For the above reasons, the Court declines to exercise its discretionary jurisdiction over Plaintiffs declaratory judgment action and GRANTS Moving Defendants’ Motion to Dismiss. ’ An appropriate order follows.

ORDER

AND NOW, this 19th day of December, 2012, upon consideration of Defendants Legends, Inc.’s and Jobin J. Granstrom’s (collectively, “Moving Defendants1”) Motion to Dismiss (ECF 9), Plaintiffs Response (ECF 21), the arguments put forth at the oral argument on September 19, 2012, and the letters submitted thereafter by counsel for both parties on October 16, 2012 and October 18, 2012, and for the reasons stated in the foregoing Memorandum of Law, it is hereby ORDERED:

1. Moving Defendants’ Motion to Dismiss (ECF 9) is GRANTED with prejudice.
2. The Clerk shall close this case.

. Only Defendants Legends and Granstrom participated in prosecuting the Motion. The remaining five Defendants have not filed any papers related to the Motion and were not represented at the oral argument held on September 19, 2012.
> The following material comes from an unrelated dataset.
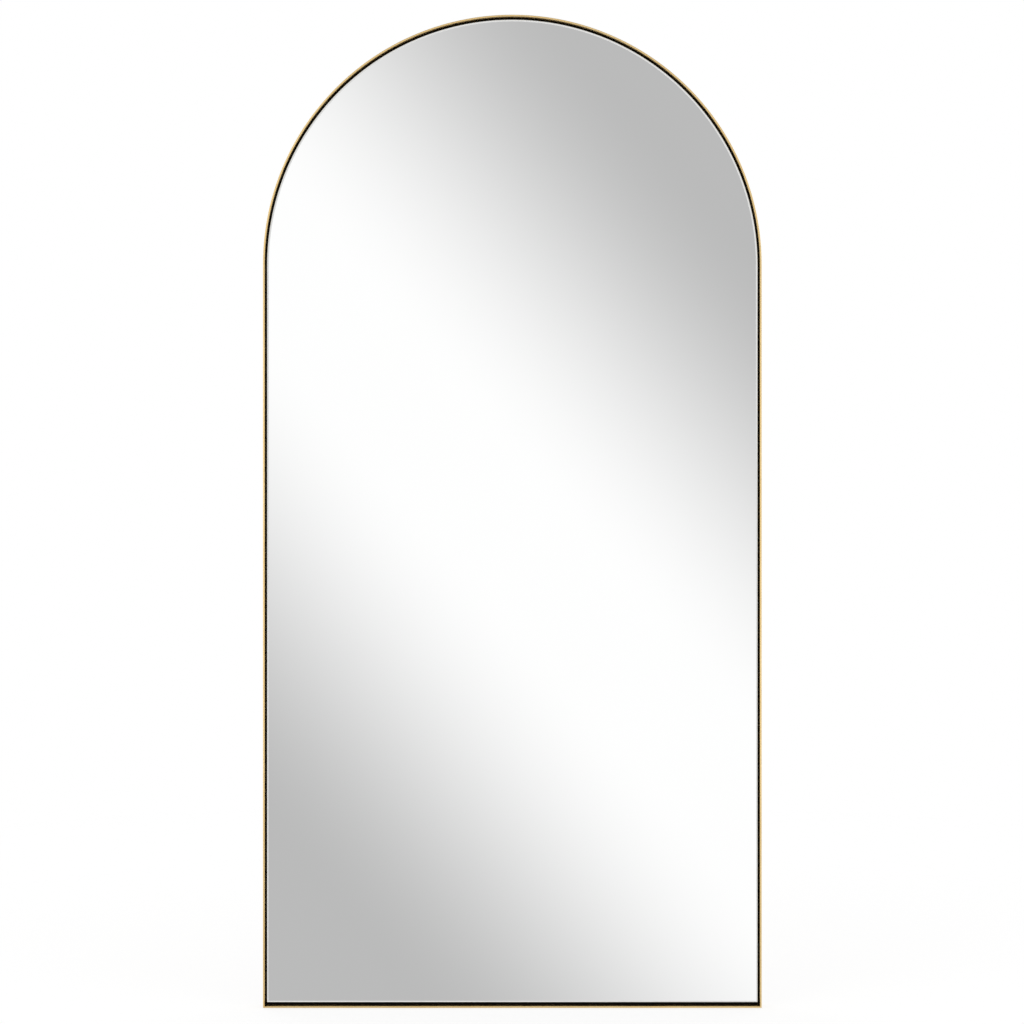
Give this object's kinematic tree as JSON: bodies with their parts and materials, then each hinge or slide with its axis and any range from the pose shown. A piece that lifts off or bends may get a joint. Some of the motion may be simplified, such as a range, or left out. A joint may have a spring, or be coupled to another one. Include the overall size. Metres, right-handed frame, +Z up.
{
  "type": "leaning floor mirror",
  "caption": "Full-length arched mirror in a slim deep brass frame with a dark shadow gap, made to stand on the floor and lean on a wall; swinging D-rings behind.",
  "frame": {"origin": "on the floor, under the middle of the overall width and depth, with the mirror standing upright", "axes": "+Z up along the legs, -Y out of the glass towards the viewer, +X to the right across the width as seen from the front"},
  "size_m": [0.918, 0.044, 1.8299],
  "materials": {
    "brass_bar": "brass-plated steel flat bar, satin brushed along its length",
    "mirror_glass": "silvered float glass with polished, slightly green edges",
    "black_steel": "black powder coat, fine texture",
    "weld_metal": "bare weld metal, wire-brushed",
    "zinc_steel": "bright zinc plating",
    "ring_steel": "nickel-plated steel",
    "film": "white woven-backed safety film",
    "foam_tape": "white closed-cell foam",
    "mdf": "raw brown fibreboard",
    "gasket_foam": "black closed-cell foam",
    "rubber": "black moulded rubber, matt",
    "silicone": "clear silicone, slightly milky"
  },
  "bodies": {
    "mirror": {"frame_arch": "brass_bar", "frame_leg_left": "brass_bar", "frame_leg_right": "brass_bar", "frame_bottom_rail": "brass_bar", "corner_welds": "weld_metal", "arch_welds": "weld_metal", "ledge_arch": "black_steel", "ledge_left": "black_steel", "ledge_right": "black_steel", "ledge_bottom": "black_steel", "ledge_tack_welds": "weld_metal", "mirror_glass": "mirror_glass", "safety_film": "film", "foam_tape_strips": "foam_tape", "backing_board": "mdf", "reveal_gasket": "gasket_foam", "setting_block_left": "rubber", "setting_block_right": "rubber", "panel_screws": "zinc_steel", "cross_brace_lower": "black_steel", "cross_brace_upper": "black_steel", "brace_screws": "zinc_steel", "hanger_plate_left": "zinc_steel", "hanger_plate_right": "zinc_steel", "hanger_screws": "zinc_steel", "wall_bumper_upper_left": "rubber", "wall_bumper_upper_right": "rubber", "wall_bumper_lower_left": "rubber", "wall_bumper_lower_right": "rubber", "floor_pad_left": "silicone", "floor_pad_right": "silicone"},
    "ring_left": {"d_ring_left": "ring_steel"},
    "ring_right": {"d_ring_right": "ring_steel"}
  },
  "joints": [
    {"name": "ring_left_swing", "type": "hinge", "parent": "mirror", "child": "ring_left", "pos_m": [-0.441, 0.01208, 1.251], "axis": [1, 0, 0], "range_deg": [0, 180]},
    {"name": "ring_right_swing", "type": "hinge", "parent": "mirror", "child": "ring_right", "pos_m": [0.441, 0.01208, 1.251], "axis": [1, 0, 0], "range_deg": [0, 180]}
  ]
}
. The Court notes that in Atlantic Mut. Ins. Co. v. Gula, the Third Circuit affirmed a district court’s dismissal of a petition for declaratory judgment where Pennsylvania state law controlled and the state actions were pending in Delaware state court. 84 Fed.Appx. 173, 174 (3d Cir.2003) (citing Summy).

. Only defendants Legends, Inc. and Jobin J. Granstrom participated in prosecuting the Motion to Dismiss. The remaining five Defendants have not filed any papers related to the Motion to Dismiss and were not represented at the oral argument.